2. On remand from this Court, the district court followed proper procedure in determining Thompson's sentence. The court calculated the applicable Guidelines range, then considered the factors in 18 U.S.C. § 3553(a) in determining an appropriate sentence and provided an explanation for why the chosen sentence fell above that suggested by the Guidelines. See United States v. Carty, 520 F.3d 984, 993-94 (9th Cir. 2008) (en banc); United States v. Mohamed, 459 F.3d 979, 987 (9th Cir. 2006).

3. Reviewing the sentence imposed by the district court "in light of all the 18 U.S.C. § 3553(a) factors," United States v.
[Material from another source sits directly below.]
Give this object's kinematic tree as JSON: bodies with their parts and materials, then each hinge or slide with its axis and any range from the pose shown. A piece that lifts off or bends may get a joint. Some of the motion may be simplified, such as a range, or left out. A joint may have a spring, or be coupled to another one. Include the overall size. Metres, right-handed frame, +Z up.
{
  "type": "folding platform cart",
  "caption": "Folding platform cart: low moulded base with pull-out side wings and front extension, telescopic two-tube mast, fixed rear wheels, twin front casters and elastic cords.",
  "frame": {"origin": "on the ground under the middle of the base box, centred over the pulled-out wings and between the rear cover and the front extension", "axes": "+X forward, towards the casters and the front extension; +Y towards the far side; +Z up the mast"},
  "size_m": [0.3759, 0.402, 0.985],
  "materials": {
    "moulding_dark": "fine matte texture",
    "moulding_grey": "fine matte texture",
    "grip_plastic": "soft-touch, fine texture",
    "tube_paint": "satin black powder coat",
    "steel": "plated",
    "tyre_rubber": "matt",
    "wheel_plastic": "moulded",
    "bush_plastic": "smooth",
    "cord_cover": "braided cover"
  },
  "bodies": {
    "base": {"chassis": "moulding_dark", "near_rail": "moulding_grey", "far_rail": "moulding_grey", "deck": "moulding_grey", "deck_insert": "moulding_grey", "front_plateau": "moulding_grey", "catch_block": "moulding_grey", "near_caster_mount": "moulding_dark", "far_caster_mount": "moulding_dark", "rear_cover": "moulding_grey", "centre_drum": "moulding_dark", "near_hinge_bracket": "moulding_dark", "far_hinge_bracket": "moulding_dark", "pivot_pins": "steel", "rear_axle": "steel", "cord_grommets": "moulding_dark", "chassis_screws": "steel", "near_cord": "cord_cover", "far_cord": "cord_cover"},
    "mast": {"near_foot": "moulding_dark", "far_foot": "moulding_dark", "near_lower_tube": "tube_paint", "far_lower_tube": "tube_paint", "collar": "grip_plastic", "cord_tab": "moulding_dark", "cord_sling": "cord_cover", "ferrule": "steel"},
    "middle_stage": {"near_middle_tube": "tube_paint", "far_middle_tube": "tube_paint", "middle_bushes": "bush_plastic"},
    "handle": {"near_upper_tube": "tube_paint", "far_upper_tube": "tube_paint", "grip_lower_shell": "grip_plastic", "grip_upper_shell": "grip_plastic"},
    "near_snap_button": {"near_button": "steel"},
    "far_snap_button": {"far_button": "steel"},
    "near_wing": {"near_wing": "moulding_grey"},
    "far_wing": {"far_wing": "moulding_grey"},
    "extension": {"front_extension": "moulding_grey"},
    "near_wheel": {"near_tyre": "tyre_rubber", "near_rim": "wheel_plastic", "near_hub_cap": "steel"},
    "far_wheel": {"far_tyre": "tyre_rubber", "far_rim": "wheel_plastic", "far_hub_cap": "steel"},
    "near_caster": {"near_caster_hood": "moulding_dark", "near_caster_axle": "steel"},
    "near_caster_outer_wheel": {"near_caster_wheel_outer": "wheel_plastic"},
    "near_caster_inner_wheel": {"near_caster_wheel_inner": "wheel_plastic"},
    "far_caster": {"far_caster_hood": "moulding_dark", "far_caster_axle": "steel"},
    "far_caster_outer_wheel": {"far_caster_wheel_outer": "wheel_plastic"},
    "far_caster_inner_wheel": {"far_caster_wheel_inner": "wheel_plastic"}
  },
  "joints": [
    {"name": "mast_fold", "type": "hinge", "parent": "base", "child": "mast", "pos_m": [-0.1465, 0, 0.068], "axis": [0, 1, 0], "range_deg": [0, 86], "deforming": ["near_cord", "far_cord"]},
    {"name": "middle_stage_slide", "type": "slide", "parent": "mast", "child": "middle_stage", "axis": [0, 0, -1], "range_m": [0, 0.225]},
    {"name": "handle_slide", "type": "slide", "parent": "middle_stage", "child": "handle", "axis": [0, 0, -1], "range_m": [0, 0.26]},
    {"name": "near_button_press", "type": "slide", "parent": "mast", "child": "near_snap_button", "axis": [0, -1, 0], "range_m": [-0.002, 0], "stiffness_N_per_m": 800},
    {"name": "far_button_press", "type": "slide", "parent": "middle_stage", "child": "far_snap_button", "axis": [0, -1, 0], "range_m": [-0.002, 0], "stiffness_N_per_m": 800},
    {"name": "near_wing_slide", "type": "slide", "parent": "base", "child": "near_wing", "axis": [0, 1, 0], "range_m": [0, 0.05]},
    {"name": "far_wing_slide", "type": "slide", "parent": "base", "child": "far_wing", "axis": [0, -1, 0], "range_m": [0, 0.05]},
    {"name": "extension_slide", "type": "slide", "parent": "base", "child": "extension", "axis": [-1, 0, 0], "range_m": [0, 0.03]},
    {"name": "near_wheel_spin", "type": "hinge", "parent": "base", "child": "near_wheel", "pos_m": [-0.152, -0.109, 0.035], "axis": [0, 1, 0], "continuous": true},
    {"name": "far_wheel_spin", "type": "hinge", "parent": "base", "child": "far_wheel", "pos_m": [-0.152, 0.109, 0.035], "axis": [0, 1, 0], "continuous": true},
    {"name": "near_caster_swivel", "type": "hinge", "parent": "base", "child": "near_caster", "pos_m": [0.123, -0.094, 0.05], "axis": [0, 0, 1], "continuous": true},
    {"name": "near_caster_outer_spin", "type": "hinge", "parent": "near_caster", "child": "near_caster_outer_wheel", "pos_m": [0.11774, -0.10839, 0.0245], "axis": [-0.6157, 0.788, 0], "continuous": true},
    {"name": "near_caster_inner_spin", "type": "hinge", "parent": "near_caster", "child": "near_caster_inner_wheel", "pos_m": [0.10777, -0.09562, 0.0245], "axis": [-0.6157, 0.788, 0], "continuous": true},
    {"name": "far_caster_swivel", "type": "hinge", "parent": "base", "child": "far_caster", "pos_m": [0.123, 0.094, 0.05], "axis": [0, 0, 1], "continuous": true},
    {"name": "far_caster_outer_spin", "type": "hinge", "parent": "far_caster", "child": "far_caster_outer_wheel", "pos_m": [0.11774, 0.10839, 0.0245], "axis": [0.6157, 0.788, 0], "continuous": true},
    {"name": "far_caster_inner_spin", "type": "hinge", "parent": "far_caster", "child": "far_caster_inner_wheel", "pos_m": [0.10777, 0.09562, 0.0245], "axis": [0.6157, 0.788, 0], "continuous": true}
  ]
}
Cantrell, 433 F.3d 1269, 1280 (9th Cir. 2006), as well as "the degree of variance for a sentence imposed outside the Guidelines range," Carty, 520 F.3d at 993, we conclude that the sentence imposed by the district court was not unreasonable. The district court carefully considered Thompson's criminal history, the deterrent effect of prior sentences and the harm caused by his current offense, expressly discussing how these factors contributed to its determination that an above-Guidelines sentence was warranted under § 3553(a). Given Thompson's criminal history and the likelihood of recidivism, the sentence imposed was not unreasonable.

4. The district court did not err in imposing drug testing as a mandatory condition of supervised release pursuant to 18 U.S.C. § 3583(d), even if it believed that Thompson presented a low risk for substance abuse. We have upheld the imposition of drug testing even where there was no evidence of past substance abuse. See United States v. Jeremiah, 493 F.3d 1042, 1047 (9th Cir. 2007); United States v. Jackson, 189 F.3d 820, 825 (9th Cir. 1999); United States v. Carter, 159 F.3d 397, 400 (9th Cir. 1998).
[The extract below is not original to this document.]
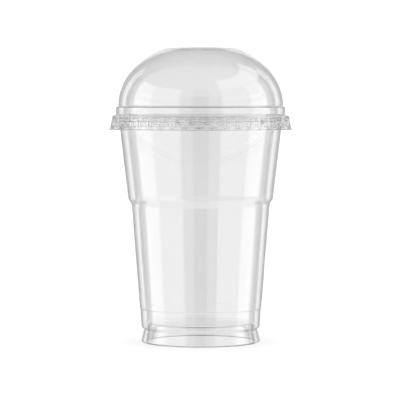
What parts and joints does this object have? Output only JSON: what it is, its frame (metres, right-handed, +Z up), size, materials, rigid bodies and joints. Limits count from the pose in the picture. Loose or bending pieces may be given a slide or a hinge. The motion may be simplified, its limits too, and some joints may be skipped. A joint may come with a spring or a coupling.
{
  "type": "plastic cup with lid",
  "caption": "Clear disposable tumbler with a stepped, tapered wall and flared foot, closed by a press-on dome lid with a flat top and a fluted skirt.",
  "frame": {"origin": "middle of the foot ring, in the plane it stands on", "axes": "+Z up along the axis of revolution of cup and lid; +X and +Y are across the cup and have no special meaning"},
  "size_m": [0.1006, 0.1006, 0.1605],
  "materials": {
    "clear_cup": "clear, smooth gloss",
    "clear_lid": "clear, smooth gloss"
  },
  "bodies": {
    "cup": {"cup": "clear_cup"},
    "lid": {"dome_lid": "clear_lid"}
  },
  "joints": [
    {"name": "lid_lift", "type": "slide", "parent": "cup", "child": "lid", "axis": [0, 0, 1], "range_m": [0, 0.025]}
  ]
}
5. The district court did not err in imposing a requirement of payment of back taxes as a condition of supervised release. Thompson provides no authority that the district court's order to pay back taxes was improper. Moreover, the requirement that Thompson "truthfully and timely" file and pay his taxes does not obligate Thompson to pay taxes he would not otherwise owe.